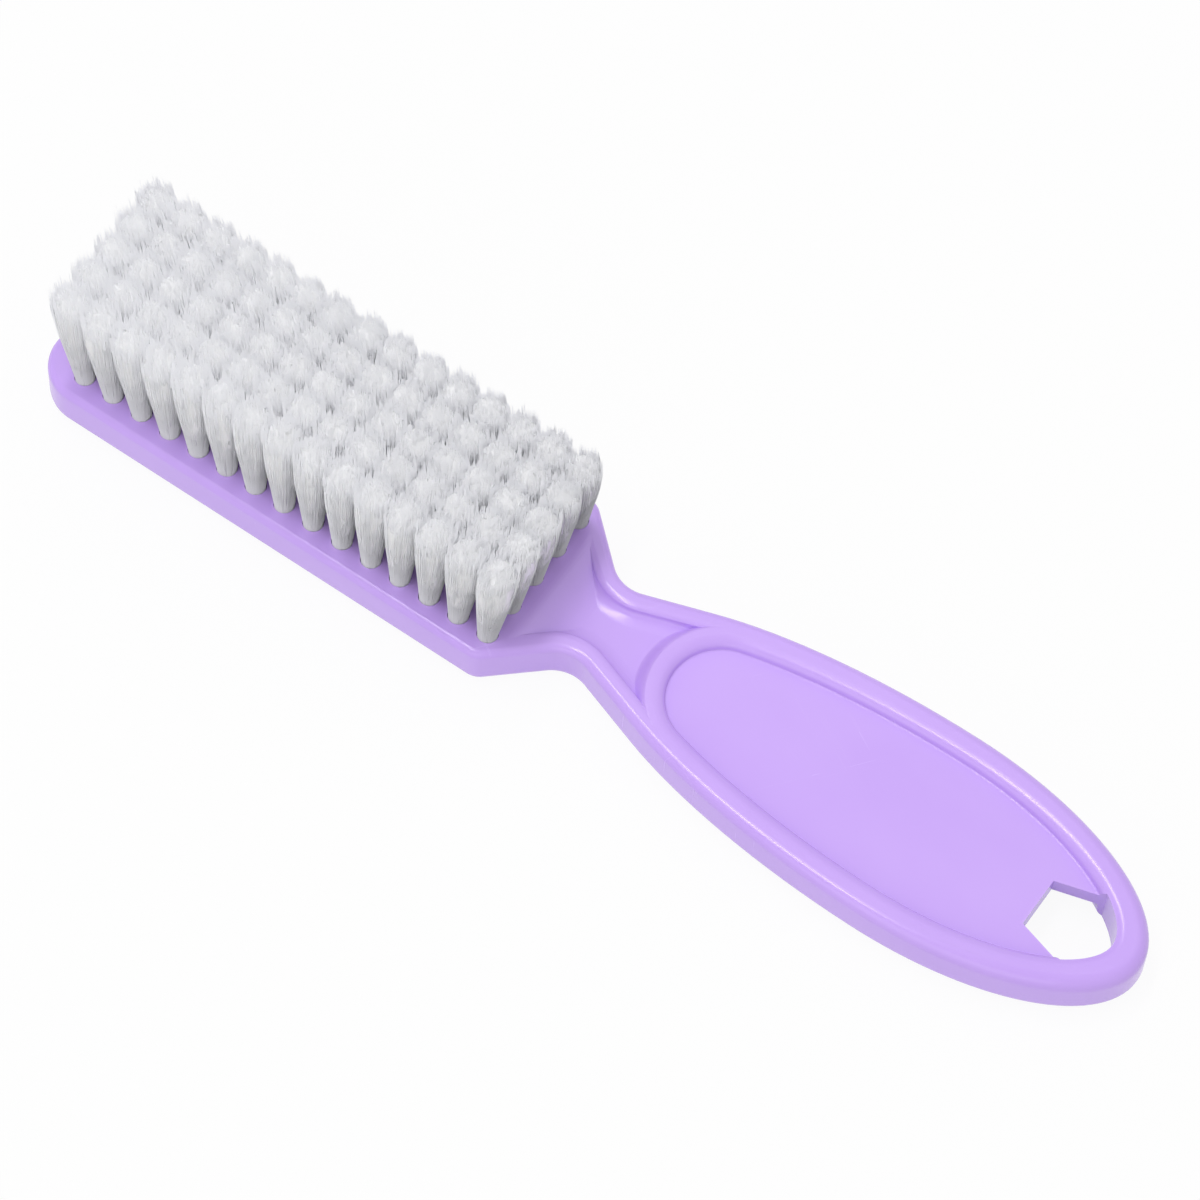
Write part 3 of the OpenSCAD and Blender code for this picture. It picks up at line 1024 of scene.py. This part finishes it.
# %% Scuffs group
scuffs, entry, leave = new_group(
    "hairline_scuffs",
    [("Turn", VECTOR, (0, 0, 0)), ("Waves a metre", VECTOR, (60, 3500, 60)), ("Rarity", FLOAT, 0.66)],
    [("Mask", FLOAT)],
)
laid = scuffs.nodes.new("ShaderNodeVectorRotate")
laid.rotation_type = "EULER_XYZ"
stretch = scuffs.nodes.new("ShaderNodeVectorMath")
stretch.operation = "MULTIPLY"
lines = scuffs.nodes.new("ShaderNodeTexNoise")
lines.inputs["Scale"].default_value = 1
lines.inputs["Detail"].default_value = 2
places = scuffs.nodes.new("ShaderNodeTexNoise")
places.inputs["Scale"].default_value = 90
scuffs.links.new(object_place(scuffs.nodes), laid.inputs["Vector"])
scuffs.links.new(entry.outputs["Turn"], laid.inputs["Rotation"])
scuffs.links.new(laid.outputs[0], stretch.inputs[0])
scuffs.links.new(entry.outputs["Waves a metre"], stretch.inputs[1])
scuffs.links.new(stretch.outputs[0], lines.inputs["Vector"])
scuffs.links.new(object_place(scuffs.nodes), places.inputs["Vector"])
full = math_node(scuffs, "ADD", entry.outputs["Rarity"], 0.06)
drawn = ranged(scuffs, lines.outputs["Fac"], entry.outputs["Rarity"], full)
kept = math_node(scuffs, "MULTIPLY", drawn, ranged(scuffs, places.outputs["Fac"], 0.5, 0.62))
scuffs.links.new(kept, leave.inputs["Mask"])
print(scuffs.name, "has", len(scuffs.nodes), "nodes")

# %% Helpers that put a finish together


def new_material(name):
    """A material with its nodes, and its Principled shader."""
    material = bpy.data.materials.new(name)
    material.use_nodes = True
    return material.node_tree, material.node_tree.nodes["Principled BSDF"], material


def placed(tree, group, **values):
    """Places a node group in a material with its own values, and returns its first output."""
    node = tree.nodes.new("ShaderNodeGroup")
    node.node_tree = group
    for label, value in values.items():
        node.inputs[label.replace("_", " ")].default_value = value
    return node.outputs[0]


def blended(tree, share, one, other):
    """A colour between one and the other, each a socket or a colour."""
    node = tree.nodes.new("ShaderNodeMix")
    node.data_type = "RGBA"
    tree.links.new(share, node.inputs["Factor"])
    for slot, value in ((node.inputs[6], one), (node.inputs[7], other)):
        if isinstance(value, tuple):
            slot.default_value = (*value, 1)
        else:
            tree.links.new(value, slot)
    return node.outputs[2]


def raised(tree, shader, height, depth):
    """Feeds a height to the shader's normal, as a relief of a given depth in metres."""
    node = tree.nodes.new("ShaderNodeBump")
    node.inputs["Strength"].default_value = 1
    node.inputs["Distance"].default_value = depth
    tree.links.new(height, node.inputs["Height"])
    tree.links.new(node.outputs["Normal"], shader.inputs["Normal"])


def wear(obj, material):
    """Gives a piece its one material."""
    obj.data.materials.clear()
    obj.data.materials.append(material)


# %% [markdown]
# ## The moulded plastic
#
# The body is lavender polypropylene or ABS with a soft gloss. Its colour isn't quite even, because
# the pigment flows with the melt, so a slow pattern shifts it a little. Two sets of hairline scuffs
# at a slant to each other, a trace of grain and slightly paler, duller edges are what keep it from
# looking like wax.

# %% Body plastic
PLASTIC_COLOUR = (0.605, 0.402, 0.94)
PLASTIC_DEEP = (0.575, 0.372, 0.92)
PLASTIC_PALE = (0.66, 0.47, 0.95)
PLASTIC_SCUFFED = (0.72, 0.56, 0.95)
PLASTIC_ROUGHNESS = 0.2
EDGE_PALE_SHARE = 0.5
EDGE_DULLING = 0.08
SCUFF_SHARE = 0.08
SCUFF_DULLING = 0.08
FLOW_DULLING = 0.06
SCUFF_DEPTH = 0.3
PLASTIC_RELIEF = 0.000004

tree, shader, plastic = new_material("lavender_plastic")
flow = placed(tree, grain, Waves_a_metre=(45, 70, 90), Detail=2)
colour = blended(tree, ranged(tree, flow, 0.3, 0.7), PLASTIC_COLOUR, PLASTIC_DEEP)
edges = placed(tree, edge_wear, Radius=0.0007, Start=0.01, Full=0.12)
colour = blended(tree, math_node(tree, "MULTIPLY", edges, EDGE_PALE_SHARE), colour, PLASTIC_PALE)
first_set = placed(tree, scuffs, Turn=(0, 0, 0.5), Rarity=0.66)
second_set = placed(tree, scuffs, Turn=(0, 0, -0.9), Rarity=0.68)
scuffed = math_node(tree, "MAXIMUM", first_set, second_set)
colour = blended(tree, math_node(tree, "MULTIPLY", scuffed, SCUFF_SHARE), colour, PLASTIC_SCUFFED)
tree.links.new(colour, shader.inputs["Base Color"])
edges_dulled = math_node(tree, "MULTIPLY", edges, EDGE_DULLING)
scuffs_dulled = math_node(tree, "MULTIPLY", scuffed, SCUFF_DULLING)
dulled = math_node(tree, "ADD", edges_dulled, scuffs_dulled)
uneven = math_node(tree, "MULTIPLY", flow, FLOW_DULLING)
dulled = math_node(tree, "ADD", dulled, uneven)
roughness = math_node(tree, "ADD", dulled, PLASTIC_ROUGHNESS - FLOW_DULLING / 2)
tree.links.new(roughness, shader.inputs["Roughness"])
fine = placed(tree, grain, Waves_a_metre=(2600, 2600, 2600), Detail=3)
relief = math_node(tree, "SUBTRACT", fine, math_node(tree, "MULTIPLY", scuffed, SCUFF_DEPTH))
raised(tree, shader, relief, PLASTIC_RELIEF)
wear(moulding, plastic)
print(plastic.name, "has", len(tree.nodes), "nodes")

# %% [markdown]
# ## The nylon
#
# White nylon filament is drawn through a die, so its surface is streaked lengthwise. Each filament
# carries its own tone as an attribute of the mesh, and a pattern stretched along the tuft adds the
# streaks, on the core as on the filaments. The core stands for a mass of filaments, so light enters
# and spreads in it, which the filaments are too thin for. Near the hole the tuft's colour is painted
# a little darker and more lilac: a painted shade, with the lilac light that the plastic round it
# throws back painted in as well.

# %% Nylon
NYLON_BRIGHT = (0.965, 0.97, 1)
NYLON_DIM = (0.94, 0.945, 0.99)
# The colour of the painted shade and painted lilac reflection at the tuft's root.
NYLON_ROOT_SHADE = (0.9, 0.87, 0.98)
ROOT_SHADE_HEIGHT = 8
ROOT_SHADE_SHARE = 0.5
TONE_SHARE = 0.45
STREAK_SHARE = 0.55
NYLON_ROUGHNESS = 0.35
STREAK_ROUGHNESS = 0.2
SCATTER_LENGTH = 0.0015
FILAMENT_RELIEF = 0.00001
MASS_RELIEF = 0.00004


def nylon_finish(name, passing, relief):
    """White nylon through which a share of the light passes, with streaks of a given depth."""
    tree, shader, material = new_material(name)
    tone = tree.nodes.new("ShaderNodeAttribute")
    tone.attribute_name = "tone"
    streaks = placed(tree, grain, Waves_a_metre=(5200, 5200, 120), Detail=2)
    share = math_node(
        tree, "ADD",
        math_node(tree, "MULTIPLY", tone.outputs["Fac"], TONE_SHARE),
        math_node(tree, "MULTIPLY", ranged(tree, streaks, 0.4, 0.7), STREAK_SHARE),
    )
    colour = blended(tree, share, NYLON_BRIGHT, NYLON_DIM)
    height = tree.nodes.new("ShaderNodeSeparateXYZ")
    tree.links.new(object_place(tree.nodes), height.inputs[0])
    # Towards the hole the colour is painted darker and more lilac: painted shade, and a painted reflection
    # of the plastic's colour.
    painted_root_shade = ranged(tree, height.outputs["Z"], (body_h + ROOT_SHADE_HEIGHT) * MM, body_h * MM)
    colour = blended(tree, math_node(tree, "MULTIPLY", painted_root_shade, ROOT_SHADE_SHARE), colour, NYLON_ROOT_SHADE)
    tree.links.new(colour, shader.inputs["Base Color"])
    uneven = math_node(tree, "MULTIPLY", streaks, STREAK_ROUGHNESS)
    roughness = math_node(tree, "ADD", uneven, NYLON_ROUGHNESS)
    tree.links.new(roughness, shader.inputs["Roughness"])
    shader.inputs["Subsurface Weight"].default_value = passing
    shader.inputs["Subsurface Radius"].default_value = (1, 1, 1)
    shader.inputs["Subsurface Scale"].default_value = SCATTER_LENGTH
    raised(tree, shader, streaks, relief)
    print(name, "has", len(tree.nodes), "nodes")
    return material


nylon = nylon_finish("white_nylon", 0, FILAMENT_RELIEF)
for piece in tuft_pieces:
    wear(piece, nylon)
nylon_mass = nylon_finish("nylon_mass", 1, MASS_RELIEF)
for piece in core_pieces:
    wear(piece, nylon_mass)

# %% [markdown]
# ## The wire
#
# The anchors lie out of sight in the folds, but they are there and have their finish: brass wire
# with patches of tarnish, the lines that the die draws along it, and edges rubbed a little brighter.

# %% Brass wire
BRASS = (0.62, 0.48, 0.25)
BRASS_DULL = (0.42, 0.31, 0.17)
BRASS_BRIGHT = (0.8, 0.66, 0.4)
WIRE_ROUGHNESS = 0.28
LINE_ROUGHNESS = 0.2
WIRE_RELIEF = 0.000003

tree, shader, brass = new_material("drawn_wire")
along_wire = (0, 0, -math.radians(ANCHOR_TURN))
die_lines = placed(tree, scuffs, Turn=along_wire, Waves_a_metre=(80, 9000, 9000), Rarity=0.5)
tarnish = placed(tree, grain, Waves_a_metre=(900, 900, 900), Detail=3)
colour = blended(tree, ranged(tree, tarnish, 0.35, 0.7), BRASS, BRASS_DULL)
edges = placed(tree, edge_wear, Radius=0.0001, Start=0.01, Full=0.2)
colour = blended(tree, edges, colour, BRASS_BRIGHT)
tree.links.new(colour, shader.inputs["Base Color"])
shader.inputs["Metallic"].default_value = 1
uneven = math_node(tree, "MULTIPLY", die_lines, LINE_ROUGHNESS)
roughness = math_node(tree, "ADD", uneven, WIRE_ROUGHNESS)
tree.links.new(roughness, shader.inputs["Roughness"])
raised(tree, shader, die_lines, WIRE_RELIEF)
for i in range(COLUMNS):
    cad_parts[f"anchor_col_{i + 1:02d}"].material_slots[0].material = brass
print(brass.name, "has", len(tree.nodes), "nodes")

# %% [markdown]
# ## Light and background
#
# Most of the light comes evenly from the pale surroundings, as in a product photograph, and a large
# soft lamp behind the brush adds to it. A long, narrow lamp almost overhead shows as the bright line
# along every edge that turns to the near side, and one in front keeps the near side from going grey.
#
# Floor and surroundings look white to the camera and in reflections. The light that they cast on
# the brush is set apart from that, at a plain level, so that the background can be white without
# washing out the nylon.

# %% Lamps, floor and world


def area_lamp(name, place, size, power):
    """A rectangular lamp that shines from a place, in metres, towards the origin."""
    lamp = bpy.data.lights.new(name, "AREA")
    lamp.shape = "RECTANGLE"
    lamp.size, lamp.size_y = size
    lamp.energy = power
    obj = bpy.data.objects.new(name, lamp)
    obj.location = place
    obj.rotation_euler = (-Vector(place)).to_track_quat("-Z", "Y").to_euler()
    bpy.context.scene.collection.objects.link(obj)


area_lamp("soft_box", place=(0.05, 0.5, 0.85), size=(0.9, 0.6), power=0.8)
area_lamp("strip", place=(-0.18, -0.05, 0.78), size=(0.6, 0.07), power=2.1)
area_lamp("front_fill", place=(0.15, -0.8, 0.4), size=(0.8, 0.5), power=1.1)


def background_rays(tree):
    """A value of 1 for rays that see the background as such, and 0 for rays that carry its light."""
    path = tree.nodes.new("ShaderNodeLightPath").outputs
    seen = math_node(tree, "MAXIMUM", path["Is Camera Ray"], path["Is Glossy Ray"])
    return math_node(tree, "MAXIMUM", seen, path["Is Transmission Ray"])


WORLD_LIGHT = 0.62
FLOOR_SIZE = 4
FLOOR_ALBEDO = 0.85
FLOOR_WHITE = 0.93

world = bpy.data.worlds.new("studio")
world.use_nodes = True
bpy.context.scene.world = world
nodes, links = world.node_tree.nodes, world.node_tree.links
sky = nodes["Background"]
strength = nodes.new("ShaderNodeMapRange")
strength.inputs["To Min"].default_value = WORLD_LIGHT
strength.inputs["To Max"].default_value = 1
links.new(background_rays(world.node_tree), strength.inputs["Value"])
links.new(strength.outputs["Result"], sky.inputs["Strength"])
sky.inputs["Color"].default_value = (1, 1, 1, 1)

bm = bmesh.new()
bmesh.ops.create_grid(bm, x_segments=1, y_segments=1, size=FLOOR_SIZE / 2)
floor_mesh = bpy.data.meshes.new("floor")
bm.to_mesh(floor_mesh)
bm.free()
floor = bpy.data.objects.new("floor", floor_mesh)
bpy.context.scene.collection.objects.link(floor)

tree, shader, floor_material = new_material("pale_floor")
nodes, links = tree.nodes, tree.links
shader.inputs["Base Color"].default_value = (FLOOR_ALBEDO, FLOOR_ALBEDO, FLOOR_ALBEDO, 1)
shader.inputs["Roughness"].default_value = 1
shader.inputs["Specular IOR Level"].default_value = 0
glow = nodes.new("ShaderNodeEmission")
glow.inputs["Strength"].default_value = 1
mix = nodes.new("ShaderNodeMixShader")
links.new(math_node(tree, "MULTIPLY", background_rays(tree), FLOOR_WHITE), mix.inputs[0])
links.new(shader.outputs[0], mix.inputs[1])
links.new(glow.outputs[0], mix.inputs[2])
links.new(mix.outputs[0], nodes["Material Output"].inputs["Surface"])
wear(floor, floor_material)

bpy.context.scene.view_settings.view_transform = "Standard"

☆ ☆ ☆ ☆

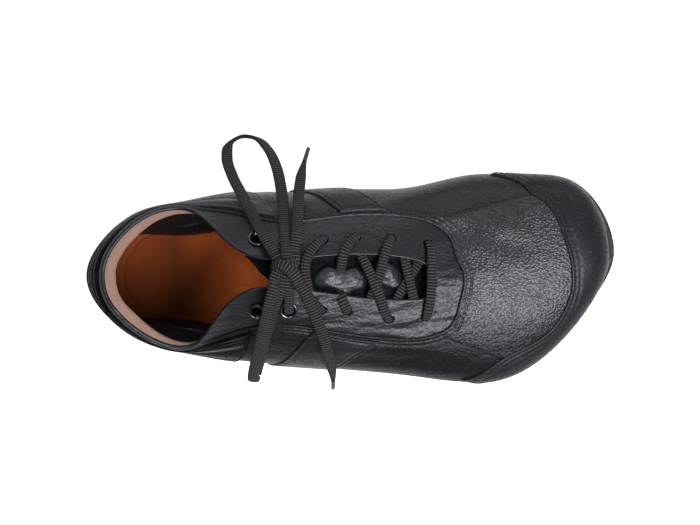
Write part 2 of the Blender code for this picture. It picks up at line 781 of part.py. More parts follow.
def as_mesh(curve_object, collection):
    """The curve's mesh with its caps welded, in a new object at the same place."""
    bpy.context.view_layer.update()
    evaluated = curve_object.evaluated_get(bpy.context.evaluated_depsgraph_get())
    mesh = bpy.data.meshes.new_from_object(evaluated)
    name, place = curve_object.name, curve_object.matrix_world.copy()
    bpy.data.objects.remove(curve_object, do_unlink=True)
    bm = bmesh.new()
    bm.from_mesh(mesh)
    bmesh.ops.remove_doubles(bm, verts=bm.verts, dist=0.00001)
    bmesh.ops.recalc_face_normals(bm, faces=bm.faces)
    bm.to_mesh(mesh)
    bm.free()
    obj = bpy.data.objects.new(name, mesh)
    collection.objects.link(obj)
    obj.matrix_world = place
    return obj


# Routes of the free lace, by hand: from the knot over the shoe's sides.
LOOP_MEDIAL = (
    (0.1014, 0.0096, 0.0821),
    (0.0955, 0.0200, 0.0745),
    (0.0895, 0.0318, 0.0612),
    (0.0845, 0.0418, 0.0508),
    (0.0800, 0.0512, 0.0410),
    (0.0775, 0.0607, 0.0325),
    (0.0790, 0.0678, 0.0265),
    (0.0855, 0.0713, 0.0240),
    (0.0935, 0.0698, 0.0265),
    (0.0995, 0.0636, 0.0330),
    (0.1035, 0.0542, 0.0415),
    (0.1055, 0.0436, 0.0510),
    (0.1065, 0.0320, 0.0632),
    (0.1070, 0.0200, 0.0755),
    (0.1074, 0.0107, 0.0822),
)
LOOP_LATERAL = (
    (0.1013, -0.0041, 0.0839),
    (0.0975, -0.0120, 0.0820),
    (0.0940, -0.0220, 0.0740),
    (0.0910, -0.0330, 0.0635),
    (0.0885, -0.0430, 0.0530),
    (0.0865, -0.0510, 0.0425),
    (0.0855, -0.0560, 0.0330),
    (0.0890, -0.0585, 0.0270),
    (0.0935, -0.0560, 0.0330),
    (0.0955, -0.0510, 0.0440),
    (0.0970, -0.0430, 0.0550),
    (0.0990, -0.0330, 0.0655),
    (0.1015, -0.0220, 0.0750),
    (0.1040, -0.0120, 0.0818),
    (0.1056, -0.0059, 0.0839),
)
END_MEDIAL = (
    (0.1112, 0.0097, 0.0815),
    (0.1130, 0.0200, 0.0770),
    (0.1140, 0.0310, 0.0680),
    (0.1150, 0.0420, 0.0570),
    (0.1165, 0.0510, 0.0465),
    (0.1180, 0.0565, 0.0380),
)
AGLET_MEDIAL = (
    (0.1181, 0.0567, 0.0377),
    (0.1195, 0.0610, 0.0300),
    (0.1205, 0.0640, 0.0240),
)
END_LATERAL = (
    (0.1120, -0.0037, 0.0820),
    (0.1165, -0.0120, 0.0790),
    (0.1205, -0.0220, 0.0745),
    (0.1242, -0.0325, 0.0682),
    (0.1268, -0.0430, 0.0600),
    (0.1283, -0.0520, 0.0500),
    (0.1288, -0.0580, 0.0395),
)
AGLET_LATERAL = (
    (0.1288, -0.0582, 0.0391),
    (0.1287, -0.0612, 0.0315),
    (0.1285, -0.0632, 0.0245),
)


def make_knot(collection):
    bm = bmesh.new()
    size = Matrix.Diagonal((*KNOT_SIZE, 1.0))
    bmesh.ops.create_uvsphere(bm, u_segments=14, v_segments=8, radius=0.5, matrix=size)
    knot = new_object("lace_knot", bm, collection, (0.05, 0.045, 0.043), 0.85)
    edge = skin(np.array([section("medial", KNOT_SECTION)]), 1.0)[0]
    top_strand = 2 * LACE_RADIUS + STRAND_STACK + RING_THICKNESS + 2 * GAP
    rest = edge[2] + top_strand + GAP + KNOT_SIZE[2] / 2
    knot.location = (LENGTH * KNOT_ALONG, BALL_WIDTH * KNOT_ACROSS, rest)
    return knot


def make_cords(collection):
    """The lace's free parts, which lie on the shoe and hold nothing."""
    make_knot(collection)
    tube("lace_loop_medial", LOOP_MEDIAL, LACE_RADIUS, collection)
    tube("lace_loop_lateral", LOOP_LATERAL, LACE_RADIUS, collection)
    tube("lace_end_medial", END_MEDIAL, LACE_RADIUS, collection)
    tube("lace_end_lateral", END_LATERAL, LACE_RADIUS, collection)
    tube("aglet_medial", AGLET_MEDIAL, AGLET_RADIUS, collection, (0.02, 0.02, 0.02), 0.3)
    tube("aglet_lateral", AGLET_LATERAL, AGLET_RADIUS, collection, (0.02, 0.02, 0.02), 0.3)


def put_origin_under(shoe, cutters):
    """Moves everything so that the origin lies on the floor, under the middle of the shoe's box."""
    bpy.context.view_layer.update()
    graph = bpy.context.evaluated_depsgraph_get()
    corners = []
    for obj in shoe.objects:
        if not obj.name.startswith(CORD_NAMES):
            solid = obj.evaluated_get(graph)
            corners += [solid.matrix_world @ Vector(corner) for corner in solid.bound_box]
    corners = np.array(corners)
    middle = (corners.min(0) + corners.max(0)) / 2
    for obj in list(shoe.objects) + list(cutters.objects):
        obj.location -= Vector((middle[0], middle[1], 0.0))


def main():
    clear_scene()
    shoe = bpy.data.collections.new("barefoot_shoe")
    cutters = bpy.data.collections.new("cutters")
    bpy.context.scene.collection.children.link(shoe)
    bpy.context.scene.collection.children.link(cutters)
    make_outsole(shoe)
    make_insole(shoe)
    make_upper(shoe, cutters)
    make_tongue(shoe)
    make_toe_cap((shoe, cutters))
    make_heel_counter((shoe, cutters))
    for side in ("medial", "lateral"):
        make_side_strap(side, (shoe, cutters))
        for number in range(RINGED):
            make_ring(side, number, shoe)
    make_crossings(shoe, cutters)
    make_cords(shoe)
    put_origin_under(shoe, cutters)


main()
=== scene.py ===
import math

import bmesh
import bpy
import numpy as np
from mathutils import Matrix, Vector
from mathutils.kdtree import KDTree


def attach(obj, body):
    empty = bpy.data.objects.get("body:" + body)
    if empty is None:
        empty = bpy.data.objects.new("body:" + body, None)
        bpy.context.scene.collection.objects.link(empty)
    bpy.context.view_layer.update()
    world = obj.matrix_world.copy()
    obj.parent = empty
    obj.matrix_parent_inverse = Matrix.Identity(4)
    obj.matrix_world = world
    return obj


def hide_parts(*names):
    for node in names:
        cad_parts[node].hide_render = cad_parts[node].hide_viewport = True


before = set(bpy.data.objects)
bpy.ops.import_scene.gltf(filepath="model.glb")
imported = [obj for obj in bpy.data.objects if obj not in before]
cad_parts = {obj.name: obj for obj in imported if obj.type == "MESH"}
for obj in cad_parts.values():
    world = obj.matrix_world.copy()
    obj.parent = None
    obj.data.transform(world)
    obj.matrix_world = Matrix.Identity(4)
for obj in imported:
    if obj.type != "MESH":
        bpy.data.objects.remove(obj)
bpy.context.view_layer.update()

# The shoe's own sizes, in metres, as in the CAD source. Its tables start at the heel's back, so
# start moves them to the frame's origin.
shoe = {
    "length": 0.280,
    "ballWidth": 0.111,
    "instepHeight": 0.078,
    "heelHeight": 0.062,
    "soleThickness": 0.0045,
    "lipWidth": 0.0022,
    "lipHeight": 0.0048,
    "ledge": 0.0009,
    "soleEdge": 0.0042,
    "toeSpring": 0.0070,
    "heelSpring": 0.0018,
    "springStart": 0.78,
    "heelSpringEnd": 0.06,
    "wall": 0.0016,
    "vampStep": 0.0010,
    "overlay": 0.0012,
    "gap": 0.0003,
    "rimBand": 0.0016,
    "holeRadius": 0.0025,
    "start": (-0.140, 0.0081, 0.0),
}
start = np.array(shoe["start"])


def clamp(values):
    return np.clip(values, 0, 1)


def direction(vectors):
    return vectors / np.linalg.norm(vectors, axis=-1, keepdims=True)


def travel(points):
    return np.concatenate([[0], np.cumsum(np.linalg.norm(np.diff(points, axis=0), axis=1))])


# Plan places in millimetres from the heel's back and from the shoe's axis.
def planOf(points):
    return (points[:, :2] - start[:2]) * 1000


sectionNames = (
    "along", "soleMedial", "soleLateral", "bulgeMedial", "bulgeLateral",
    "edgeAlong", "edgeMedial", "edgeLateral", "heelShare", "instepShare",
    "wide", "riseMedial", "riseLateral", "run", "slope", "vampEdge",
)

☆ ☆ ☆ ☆

**REQUIRED WORK:** The line with "make_heel_counter((shoe, cutters))" marks the start and the line with "cad_parts[node].hide_render = cad_parts[node].hide_viewport" marks the end; transcribe every line in that stretch, unchanged.

**TASK OUTPUT:**
    make_heel_counter((shoe, cutters))
    for side in ("medial", "lateral"):
        make_side_strap(side, (shoe, cutters))
        for number in range(RINGED):
            make_ring(side, number, shoe)
    make_crossings(shoe, cutters)
    make_cords(shoe)
    put_origin_under(shoe, cutters)


main()
=== scene.py ===
import math

import bmesh
import bpy
import numpy as np
from mathutils import Matrix, Vector
from mathutils.kdtree import KDTree


def attach(obj, body):
    empty = bpy.data.objects.get("body:" + body)
    if empty is None:
        empty = bpy.data.objects.new("body:" + body, None)
        bpy.context.scene.collection.objects.link(empty)
    bpy.context.view_layer.update()
    world = obj.matrix_world.copy()
    obj.parent = empty
    obj.matrix_parent_inverse = Matrix.Identity(4)
    obj.matrix_world = world
    return obj


def hide_parts(*names):
    for node in names:
        cad_parts[node].hide_render = cad_parts[node].hide_viewport = True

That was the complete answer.